The coalition of 14 states had argued in the case that Musk was essentially informing his process on the fly, steering decisions about how to reshape federal agencies based on the data his team was actively extracting.
“The way in which DOGE and Musk have identified how to make cuts is through use and analysis of the agency data,” Anjana Samant, a deputy counsel at the New Mexico Department of Justice, said Monday. “I don’t see how defendants can dispute that.”
The states had sought a temporary restraining order to prevent Elon Musk or anyone on his efficiency team from combing through data at seven agencies: the Office of Personnel Management and the Education, Labor, Health and Human Services, Energy, Transportation and Commerce departments. It also sought to prevent Musk’s operatives from “terminating, furloughing, or otherwise placing on involuntary leave” any employees who work at those agencies.
The Department of Government Efficiency, which is not a department but a small team housed within the executive office of the president, regularly spotlights obscure grants and contracts on its website as examples of runaway spending that Trump has given a green light to slash. But in the process, it has also pushed billions of dollars in cuts without explanation, and spurred personnel changes, including the firing or suspension of thousands of workers.
The coalition of states suing described the effect of those cuts in a motion as “a classic pocketbook injury,” given the federal funding states could lose as Musk’s team continues to make changes.
In the hearing Monday, Chutkan appeared to doubt whether it was possible to determine how that impact could be measured, absent clearer evidence about what the Musk team is doing.
She pressed Samant to identify cases of “imminent harm,” asking for specific examples of critical programs that the Musk team may have already targeted like a “wrecking ball,” which would justify such a sweeping emergency injunction.

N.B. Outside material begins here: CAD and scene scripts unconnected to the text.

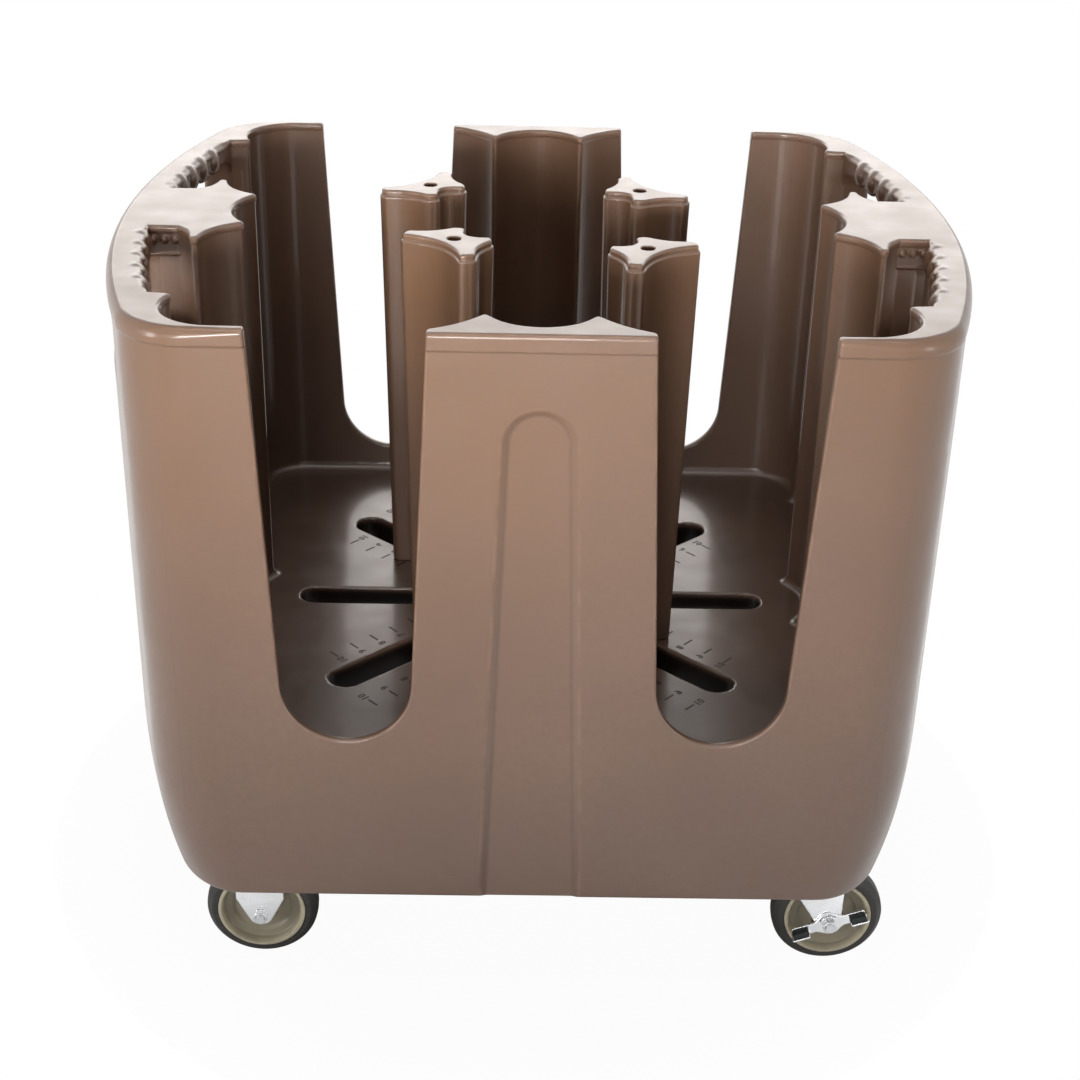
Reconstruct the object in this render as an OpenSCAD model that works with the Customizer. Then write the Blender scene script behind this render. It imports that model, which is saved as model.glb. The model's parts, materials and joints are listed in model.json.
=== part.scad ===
// Dish dolly: a one-piece moulded double-walled body on two rigid and two swivel casters,
// with four divider posts that slide along slots in the dish floor.
// Z is up, X runs along the long side, the front faces -Y and the floor is at z = 0.

/* [Body] */
// Height of the rim above the floor
total_h = 795; // [760:1:850]
// Length between the two end walls at their widest
body_w = 916; // [900:1:960]
// Depth between the front and rear faces
body_d = 760; // [750:1:800]
// Radius of the bowed end walls in plan
end_r = 1045; // [900:5:1300]
// Radius of the four upright corners
corner_r = 75; // [65:1:90]
// Thickness of each moulded skin
skin = 6; // [4:0.5:7]
// Thickness of the wall beside the access openings
edge_wall = 9; // [8:0.5:11]
// How far the end walls draw in at the bottom edge
bottom_in = 26; // [15:1:30]
// Height over which the end walls draw in
bottom_h = 160; // [100:5:200]
// How far the skirt hangs below the deck that carries the casters
skirt_drop = 15; // [10:1:18]
// Width of the skirt
skirt_w = 20; // [18:1:22]

/* [Rim and hand holds] */
// Height of the raised band round the rim
rim_h = 18; // [12:1:26]
// How far the band stands out from the side
rim_out = 3; // [1:0.5:5]
// How far the top edge of the end walls is rounded in
rim_round = 12; // [6:1:14]
// Width of each handle bar
bar_w = 35; // [30:1:40]
// Height of each handle bar
bar_h = 26; // [22:1:40]
// Height of the hand hole under a handle bar
hand_h = 66; // [50:1:90]
// Radius of the hand hole corners
hand_r = 18; // [10:1:24]
// Distance from the middle of an end wall to its hand holes
pier_half = 72; // [66:1:80]
// Distance from the middle of an end wall to the far end of its hand holes
hand_end = 281; // [260:1:285]

/* [Access openings] */
// Half width of the pillar between two U openings, at the rim
pillar_half = 108; // [104:1:116]
// Length of the corner between a U opening and the widest end of the body, at the rim
corner_l = 181; // [176:1:190]
// How much narrower a U opening is where its round bottom starts
u_taper = 35; // [20:1:45]
// Height of the U bottom above the dish floor
u_sill = 36; // [25:1:60]

/* [Pillars and piers] */
// Distance of the pillar peaks from the middle of the body
peak_x = 54; // [45:1:65]
// Depth of the pillar peaks from the outer face
peak_d = 52; // [45:1:65]
// Depth of the scallop between two pillar peaks
scallop_d = 32; // [20:1:34]
// Distance of the pier tips from the widest end of the body
pier_reach = 136; // [123:1:143]
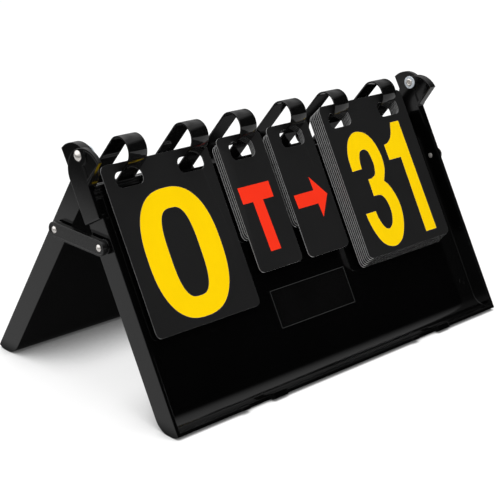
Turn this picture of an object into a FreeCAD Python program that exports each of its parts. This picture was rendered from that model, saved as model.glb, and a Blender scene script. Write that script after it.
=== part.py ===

Samant pointed specifically to reporting last week that the Education Department had moved to slash hundreds of millions of dollars in grants that fund education research that teachers and academics in New Mexico and other plaintiff states depend on. She also pointed to the impact of staff reductions at the Energy Department last week, which she said put residents of her state in danger, given the nuclear waste disposal facilities that the department oversees there.
Case is unique
While several judges have already considered more limited restraining orders halting Musk team operations within individual agencies, the case before Chutkan is unique in its focus on the Constitution’s appointments clause, which specifies which officials can be appointed by the executive branch without the consent of the Senate. The states argued in their lawsuit that Trump had violated the clause by granting broad powers to Musk.
On Monday, Samant stressed that the lawsuit was squarely focused on Musk and the broad authority he had claimed over federal agency heads, not any changes that agencies decide to make on their own.
“Mr. Musk is not a principal officer of the United States within the meaning of the appointments clause of the Constitution; he occupies a role the president made up, not one Congress created,” the attorneys general wrote in a motion.
The suit was filed by the attorneys general in New Mexico, Arizona, Michigan, California, Connecticut, Hawaii, Maryland, Massachusetts, Minnesota, Nevada, Oregon, Rhode Island, Washington and Vermont.
Attorneys for the government on Monday disputed the notion that Musk had been given any extraordinary control or had personally influenced any decisions.
They sought to reinforce that claim with a declaration from Joshua Fisher, the director of the White House’s Office of Administration, filed Monday. Although Musk has taken a leading role in the federal downsizing efforts, Fisher stated that he has “no actual or formal authority to make government decisions” and is not the legal head of the Department of Government Efficiency.